Source code is designed to be human-readable, but binaries – typically produced by compiling or assembling source code – have fewer characteristics that may suggest authorship. Toolchains can be instructed to strip out variable names, function names and other symbols and metadata – which may say something about the author – and alter the structure of code through optimization.
Nonetheless, the researchers – Aylin Caliskan, Fabian Yamaguchi, Edwin Dauber, Richard Harang, Konrad Rieck, Rachel Greenstadt and Arvind Narayanan – building on work described in a 2011 paper, demonstrate that binary files can be analyzed using machine-learning and stylometric techniques.

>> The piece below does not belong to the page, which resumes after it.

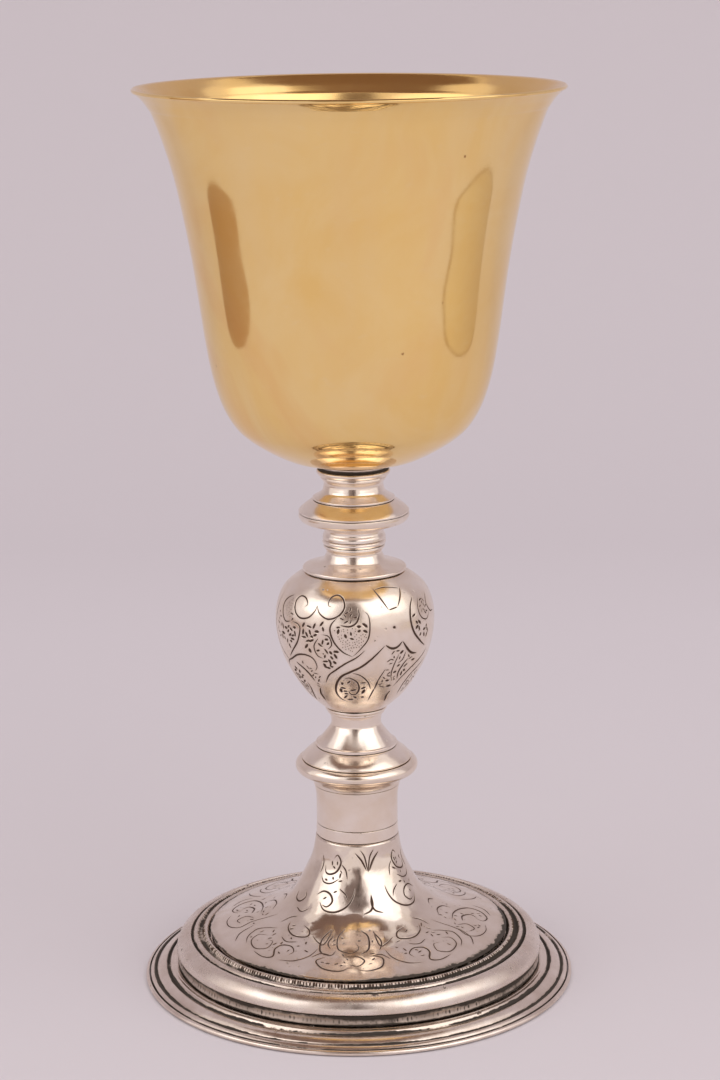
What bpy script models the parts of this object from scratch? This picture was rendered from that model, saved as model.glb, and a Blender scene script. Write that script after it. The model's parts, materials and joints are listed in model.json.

If you want to remain an anonymous coder, you'd better not contribute anything under your own name publicly:
When Coding Style Survives Compilation: De-anonymizing Programmers from Executable Binaries
We evaluate our approach on data from the Google Code Jam, obtaining attribution accuracy of up to 96% with 100 and 83% with 600 candidate programmers. We present an executable binary authorship attribution approach, for the first time, that is robust to basic obfuscations, a range of compiler optimization settings, and binaries that have been stripped of their symbol tables. We perform programmer de-anonymization using both obfuscated binaries, and real-world code found "in the wild" in single-author GitHub repositories and the recently leaked Nulled.IO hacker forum. We show that programmers who would like to remain anonymous need to take extreme countermeasures to protect their privacy.